Provided material:

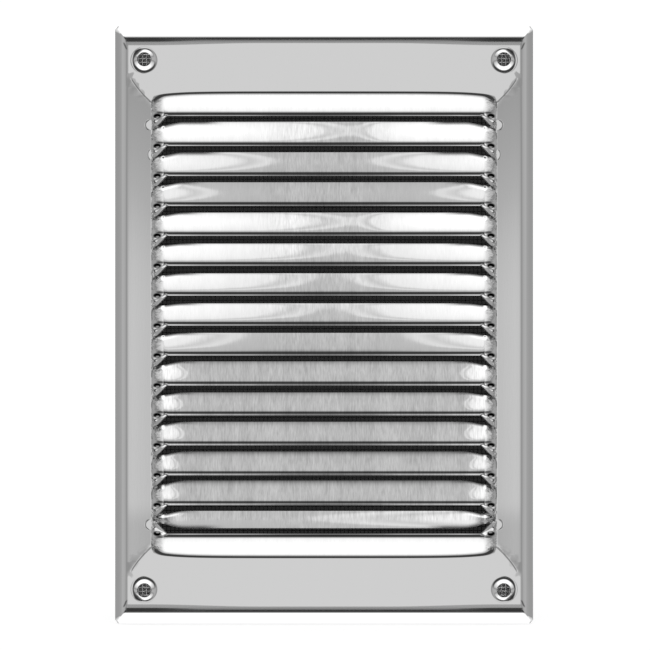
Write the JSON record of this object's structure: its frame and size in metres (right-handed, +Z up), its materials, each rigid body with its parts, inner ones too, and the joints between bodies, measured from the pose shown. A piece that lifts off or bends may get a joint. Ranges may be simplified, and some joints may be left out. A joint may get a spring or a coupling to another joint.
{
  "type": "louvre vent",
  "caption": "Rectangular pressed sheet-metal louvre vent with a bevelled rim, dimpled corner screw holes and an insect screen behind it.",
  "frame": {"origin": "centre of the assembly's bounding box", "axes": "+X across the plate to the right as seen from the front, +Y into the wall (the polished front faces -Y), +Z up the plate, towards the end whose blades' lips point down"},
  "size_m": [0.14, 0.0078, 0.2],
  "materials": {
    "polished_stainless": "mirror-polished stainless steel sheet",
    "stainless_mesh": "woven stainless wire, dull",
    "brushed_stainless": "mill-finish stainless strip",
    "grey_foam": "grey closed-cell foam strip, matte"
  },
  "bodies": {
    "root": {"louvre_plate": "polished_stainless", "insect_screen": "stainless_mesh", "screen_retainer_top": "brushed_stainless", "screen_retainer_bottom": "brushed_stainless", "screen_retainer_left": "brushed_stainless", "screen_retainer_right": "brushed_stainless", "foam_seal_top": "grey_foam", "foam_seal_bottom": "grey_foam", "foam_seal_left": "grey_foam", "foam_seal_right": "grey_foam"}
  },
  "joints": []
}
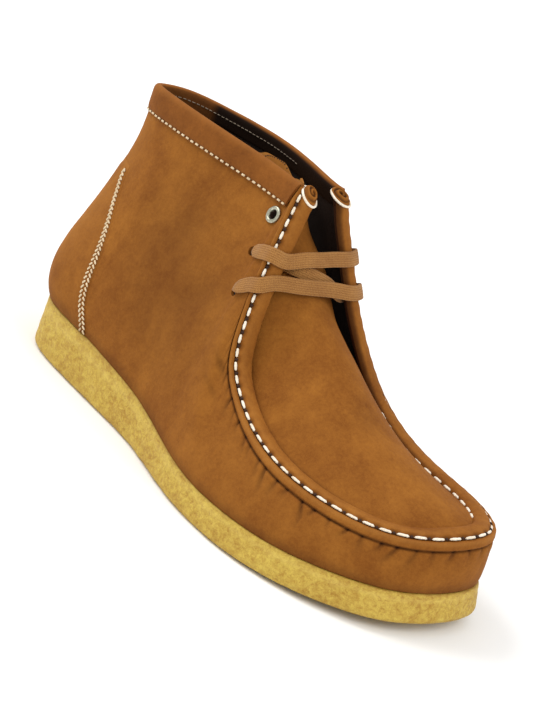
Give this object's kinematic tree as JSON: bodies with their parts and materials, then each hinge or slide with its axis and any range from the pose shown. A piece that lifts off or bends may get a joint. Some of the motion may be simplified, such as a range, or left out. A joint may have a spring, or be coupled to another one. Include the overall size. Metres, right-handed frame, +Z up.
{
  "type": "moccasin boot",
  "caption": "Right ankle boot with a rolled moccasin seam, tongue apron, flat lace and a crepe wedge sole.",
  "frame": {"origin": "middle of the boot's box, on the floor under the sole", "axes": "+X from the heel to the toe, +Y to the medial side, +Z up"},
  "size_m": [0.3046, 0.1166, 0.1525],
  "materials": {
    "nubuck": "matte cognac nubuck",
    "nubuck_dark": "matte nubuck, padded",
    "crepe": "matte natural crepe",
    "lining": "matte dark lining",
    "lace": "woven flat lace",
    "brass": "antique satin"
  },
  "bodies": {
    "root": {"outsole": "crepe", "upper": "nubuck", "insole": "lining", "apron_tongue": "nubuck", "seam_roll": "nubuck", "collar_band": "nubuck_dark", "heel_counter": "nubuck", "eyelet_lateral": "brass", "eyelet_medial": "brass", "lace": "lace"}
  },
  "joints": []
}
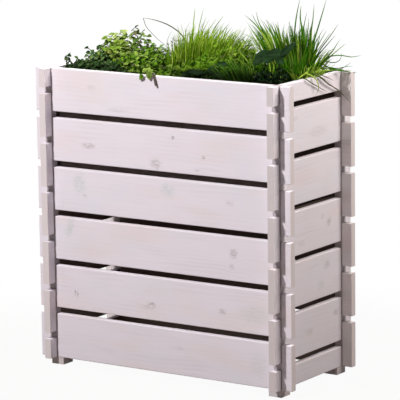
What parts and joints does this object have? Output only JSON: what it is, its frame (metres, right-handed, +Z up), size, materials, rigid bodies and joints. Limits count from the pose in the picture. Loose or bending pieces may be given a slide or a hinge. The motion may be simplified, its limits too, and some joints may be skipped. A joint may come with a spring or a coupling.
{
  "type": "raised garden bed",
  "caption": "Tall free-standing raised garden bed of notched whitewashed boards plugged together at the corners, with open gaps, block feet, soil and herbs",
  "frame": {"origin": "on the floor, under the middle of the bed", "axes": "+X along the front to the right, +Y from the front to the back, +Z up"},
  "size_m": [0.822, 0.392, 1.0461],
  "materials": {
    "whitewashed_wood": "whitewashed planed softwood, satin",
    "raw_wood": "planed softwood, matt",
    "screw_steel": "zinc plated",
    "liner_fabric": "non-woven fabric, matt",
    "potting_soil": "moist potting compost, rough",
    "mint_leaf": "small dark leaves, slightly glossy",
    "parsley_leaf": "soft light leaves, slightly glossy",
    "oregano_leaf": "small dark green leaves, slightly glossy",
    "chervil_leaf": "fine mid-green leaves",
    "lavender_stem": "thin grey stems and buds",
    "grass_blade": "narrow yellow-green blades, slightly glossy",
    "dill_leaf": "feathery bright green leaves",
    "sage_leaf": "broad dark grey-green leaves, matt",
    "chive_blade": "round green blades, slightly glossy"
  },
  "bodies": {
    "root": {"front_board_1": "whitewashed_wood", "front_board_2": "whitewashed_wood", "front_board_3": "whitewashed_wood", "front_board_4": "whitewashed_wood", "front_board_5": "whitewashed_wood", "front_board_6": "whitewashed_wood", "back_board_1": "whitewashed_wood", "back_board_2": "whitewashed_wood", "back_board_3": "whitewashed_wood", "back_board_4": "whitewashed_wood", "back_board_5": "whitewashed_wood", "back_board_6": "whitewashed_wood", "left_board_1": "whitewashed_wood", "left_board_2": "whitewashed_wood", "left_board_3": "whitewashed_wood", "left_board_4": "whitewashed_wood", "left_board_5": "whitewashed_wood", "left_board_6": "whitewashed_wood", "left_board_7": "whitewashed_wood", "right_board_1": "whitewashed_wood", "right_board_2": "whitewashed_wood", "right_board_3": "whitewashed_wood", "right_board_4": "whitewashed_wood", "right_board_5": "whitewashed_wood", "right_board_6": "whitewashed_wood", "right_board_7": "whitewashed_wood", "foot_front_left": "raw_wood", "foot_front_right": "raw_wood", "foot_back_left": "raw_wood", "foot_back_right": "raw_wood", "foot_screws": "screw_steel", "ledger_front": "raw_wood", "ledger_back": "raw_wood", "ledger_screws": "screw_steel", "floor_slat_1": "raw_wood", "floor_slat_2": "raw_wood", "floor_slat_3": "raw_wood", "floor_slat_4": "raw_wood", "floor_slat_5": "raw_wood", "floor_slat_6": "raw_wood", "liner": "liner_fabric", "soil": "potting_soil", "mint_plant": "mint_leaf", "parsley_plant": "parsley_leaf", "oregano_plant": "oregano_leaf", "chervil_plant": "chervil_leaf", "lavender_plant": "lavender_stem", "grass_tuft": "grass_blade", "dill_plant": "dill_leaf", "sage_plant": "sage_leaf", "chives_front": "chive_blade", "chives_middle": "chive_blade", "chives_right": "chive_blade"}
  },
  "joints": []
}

--

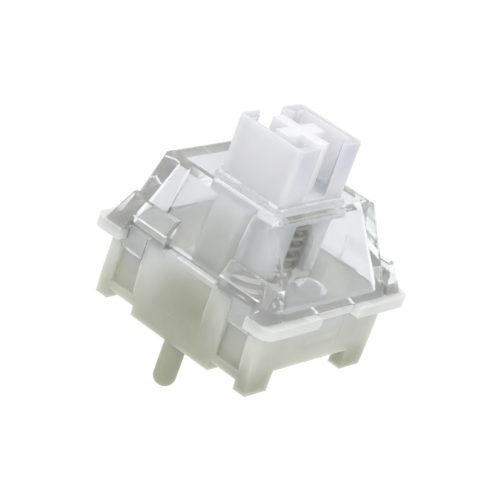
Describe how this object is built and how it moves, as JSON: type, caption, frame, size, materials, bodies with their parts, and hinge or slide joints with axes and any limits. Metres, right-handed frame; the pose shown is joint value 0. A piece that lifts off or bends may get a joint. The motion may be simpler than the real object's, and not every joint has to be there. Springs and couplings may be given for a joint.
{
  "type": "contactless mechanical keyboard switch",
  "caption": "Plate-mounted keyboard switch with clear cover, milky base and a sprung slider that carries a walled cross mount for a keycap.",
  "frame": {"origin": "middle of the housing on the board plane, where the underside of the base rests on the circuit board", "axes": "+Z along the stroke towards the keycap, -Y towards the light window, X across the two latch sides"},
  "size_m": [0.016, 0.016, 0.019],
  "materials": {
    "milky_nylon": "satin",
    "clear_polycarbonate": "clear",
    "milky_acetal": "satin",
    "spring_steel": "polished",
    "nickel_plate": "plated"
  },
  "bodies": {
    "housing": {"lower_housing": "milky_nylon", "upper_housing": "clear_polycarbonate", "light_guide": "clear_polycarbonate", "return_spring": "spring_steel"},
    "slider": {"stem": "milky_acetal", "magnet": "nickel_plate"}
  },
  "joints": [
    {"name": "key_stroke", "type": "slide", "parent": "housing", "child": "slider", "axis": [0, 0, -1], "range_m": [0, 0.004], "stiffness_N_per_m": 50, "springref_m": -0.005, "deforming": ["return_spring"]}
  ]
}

==

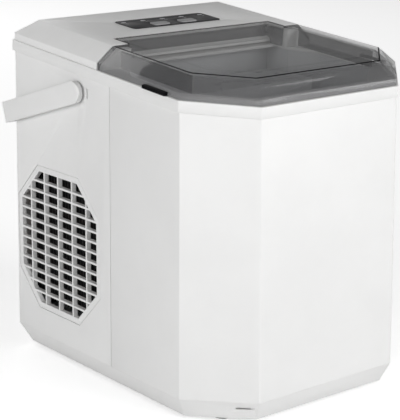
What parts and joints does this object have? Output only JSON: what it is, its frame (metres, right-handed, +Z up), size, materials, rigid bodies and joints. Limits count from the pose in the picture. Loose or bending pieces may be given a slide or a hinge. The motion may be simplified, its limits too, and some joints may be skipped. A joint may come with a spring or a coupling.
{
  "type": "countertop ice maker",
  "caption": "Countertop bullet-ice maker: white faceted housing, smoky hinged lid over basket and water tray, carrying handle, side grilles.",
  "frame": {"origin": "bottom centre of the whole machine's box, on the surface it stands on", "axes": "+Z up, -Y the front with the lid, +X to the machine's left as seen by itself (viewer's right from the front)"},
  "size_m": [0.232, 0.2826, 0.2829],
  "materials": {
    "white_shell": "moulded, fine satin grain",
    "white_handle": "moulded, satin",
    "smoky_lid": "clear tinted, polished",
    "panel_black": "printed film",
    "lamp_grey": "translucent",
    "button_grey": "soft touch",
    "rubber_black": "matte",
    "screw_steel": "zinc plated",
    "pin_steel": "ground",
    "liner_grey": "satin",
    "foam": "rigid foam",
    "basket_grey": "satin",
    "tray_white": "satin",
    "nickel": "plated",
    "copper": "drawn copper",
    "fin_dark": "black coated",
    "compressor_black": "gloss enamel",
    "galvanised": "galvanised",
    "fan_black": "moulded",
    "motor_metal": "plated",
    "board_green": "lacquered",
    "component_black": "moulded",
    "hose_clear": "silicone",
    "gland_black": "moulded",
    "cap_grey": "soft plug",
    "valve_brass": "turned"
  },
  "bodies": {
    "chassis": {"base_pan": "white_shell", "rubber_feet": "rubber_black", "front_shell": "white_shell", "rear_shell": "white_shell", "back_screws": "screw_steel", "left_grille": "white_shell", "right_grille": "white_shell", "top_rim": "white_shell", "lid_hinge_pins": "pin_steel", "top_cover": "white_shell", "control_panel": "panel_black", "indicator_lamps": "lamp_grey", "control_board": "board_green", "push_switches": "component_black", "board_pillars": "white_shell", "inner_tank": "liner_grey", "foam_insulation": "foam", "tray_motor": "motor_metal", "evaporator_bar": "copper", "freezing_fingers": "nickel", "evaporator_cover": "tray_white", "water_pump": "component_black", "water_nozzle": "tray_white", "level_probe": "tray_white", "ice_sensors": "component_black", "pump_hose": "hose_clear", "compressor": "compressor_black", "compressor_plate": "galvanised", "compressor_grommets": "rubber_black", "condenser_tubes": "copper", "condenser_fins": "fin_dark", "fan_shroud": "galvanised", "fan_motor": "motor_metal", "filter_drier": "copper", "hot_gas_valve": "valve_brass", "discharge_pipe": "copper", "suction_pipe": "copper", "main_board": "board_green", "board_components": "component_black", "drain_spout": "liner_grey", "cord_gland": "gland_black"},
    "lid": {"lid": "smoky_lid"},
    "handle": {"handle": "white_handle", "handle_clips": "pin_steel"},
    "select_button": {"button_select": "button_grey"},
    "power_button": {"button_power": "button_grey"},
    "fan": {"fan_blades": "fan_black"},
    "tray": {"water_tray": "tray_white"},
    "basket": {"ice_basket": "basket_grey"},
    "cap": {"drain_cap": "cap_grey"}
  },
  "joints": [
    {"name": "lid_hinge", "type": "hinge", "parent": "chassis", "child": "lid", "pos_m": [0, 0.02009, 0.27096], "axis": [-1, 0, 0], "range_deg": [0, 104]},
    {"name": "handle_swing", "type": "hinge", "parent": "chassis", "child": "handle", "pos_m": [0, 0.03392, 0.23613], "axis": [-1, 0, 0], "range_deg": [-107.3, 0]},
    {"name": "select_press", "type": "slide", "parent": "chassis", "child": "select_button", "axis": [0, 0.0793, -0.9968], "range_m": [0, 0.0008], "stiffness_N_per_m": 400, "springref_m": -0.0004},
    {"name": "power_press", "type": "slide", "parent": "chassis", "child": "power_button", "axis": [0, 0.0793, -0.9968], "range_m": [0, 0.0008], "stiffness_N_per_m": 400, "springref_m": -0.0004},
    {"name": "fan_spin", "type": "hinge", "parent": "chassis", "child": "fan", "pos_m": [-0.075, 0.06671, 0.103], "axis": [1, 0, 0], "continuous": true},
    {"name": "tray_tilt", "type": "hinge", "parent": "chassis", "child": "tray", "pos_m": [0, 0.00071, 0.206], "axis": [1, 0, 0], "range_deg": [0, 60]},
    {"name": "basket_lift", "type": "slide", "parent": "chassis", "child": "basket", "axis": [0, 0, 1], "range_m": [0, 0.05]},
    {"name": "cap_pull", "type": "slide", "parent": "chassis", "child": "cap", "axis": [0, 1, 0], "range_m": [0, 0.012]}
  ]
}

To do: Reply with nothing but the number of lines that contain the word "each".

Answer in full: 2